STATED PROBLEM
Set down exactly the lines from the one with "extrude(amount=BRICK_HEIGHT)" to the one with "obj.matrix_world = world", both included, and no line outside that range.

SOURCE EXCERPT
##############################
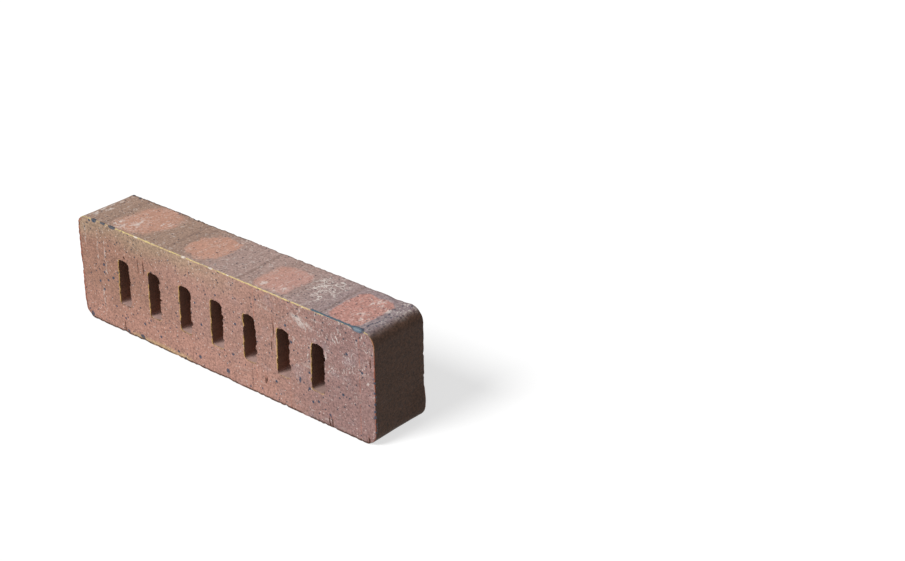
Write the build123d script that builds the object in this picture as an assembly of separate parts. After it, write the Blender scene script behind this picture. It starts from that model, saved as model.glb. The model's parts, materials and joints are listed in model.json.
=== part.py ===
"""Perforated clinker brick, standing on its long narrow side.

The extruded column lies along Y, so the two wire-cut bed faces look along -Y and +Y and the
slots run through from one to the other. X is the length, Z the depth from stretcher to
stretcher. Millimetres; the origin is under the middle of the brick, on the floor.
"""

import os

from build123d import *

# The fired format: length, depth from stretcher to stretcher, height between the bed faces.
BRICK_LENGTH = 290.0
BRICK_DEPTH = 83.0
BRICK_HEIGHT = 48.0

# The die rounds the four long edges of the column; the wire leaves the arrises nearly sharp.
CORNER_RADIUS = 9.5
ARRIS_BREAK = 0.6

# One row of slots with rounded ends, cut a little towards one end and one stretcher.
SLOT_COUNT = 7
SLOT_PITCH = 32.0
SLOT_WIDTH = 11.8
SLOT_LENGTH = 36.5
SLOT_CORNER_RADIUS = 4.0
SLOT_MOUTH_BREAK = 0.4
ROW_SHIFT_X = -1.5
ROW_SHIFT_Z = -0.6

# What the sizes above lead to. A slot's corners never take up its whole width, and the row
# closes up when a short brick would leave too little clay at its ends.
LEAST_END = CORNER_RADIUS + 8.0
slot_corner = min(SLOT_CORNER_RADIUS, 0.48 * SLOT_WIDTH, 0.48 * SLOT_LENGTH)
widest_row = BRICK_LENGTH - 2 * (LEAST_END + abs(ROW_SHIFT_X)) - SLOT_WIDTH
slot_pitch = min(SLOT_PITCH, widest_row / (SLOT_COUNT - 1))


def make_brick():
    """The column's section carried forward by the brick's height, its arrises just broken."""
    rear = Plane(
        origin=(0, BRICK_HEIGHT / 2, BRICK_DEPTH / 2), x_dir=(1, 0, 0), z_dir=(0, -1, 0)
    )
    with BuildPart() as brick:
        with BuildSketch(rear):
            RectangleRounded(BRICK_LENGTH, BRICK_DEPTH, CORNER_RADIUS)
            with Locations((ROW_SHIFT_X, ROW_SHIFT_Z)):
                with GridLocations(slot_pitch, 0, SLOT_COUNT, 1):
                    RectangleRounded(SLOT_WIDTH, SLOT_LENGTH, slot_corner, mode=Mode.SUBTRACT)
        extrude(amount=BRICK_HEIGHT)
    return brick.part


def break_arrises(brick):
    """Bevel the outer arrises and the slots' mouths on both bed faces."""
    for end in (0, -1):
        face = brick.faces().filter_by(Axis.Y).sort_by(Axis.Y)[end]
        brick = brick.chamfer(ARRIS_BREAK, None, face.outer_wire().edges())
        face = brick.faces().filter_by(Axis.Y).sort_by(Axis.Y)[end]
        mouths = [edge for wire in face.inner_wires() for edge in wire.edges()]
        brick = brick.chamfer(SLOT_MOUTH_BREAK, None, mouths)
    return brick


os.makedirs("parts", exist_ok=True)
export_step(break_arrises(make_brick()), "parts/brick.step")
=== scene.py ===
"""A perforated clinker brick on a pale studio floor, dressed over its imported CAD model.

The brick is one fired piece. Its surface is worked out with numpy from the same outlines as the
CAD solid, then warped, chipped and roughened, and one procedural material colours its wire-cut
bed faces, its extruded skin and the walls of its slots.
"""

import json
import math

import bpy
import numpy as np
from mathutils import Matrix, Vector


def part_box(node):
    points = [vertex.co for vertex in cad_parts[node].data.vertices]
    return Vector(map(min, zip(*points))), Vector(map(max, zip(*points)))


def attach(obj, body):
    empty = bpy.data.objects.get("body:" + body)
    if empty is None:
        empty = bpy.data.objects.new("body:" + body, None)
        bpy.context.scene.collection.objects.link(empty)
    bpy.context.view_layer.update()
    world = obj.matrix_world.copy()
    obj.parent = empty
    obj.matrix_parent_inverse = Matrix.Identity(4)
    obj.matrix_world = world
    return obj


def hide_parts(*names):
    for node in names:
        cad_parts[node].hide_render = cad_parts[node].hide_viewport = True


bl_info = {
    "name": "Clinker Brick",
    "version": (1, 0, 0),
    "blender": (4, 5, 0),
    "location": "3D View > Sidebar > Clinker",
    "description": "Shapes, colours and lights a perforated clinker brick",
    "category": "Object",
}

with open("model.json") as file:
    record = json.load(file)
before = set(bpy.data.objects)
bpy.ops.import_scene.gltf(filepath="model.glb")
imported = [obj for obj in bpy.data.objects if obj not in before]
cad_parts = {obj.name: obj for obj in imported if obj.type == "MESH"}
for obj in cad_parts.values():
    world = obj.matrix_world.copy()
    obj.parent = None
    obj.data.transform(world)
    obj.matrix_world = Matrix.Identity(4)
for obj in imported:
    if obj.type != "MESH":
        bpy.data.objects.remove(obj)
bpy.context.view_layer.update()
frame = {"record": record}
_, BRICK_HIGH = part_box("brick")
SLOT_BOXES = sorted(opening["box_m"] for opening in frame["record"]["physics"]["openings"])

MM = 0.001
PIECE = "fired_brick"
CLAY = "fired_clay"


def tint(red, green, blue):
    """A colour given as the screen shows it, from 0 to 255, in the linear values of the shaders."""
    screen = np.array((red, green, blue)) / 255
    linear = np.where(screen > 0.04045, ((screen + 0.055) / 1.055) ** 2.4, screen / 12.92)
    return tuple(float(value) for value in linear)


def tone(name, description, shade):
    """A colour of the panel with its default given as the screen shows it."""
    return bpy.props.FloatVectorProperty(
        name=name, description=description, subtype="COLOR", min=0, max=1, default=tint(*shade),
    )


def length(name, description, millimetres):
    """A length of the panel with its default given in millimetres."""
    return bpy.props.FloatProperty(
        name=name, description=description, unit="LENGTH", subtype="DISTANCE",
        min=0, default=millimetres * MM,
    )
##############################
IN RESPONSE
        extrude(amount=BRICK_HEIGHT)
    return brick.part


def break_arrises(brick):
    """Bevel the outer arrises and the slots' mouths on both bed faces."""
    for end in (0, -1):
        face = brick.faces().filter_by(Axis.Y).sort_by(Axis.Y)[end]
        brick = brick.chamfer(ARRIS_BREAK, None, face.outer_wire().edges())
        face = brick.faces().filter_by(Axis.Y).sort_by(Axis.Y)[end]
        mouths = [edge for wire in face.inner_wires() for edge in wire.edges()]
        brick = brick.chamfer(SLOT_MOUTH_BREAK, None, mouths)
    return brick


os.makedirs("parts", exist_ok=True)
export_step(break_arrises(make_brick()), "parts/brick.step")
=== scene.py ===
"""A perforated clinker brick on a pale studio floor, dressed over its imported CAD model.

The brick is one fired piece. Its surface is worked out with numpy from the same outlines as the
CAD solid, then warped, chipped and roughened, and one procedural material colours its wire-cut
bed faces, its extruded skin and the walls of its slots.
"""

import json
import math

import bpy
import numpy as np
from mathutils import Matrix, Vector


def part_box(node):
    points = [vertex.co for vertex in cad_parts[node].data.vertices]
    return Vector(map(min, zip(*points))), Vector(map(max, zip(*points)))


def attach(obj, body):
    empty = bpy.data.objects.get("body:" + body)
    if empty is None:
        empty = bpy.data.objects.new("body:" + body, None)
        bpy.context.scene.collection.objects.link(empty)
    bpy.context.view_layer.update()
    world = obj.matrix_world.copy()
    obj.parent = empty
    obj.matrix_parent_inverse = Matrix.Identity(4)
    obj.matrix_world = world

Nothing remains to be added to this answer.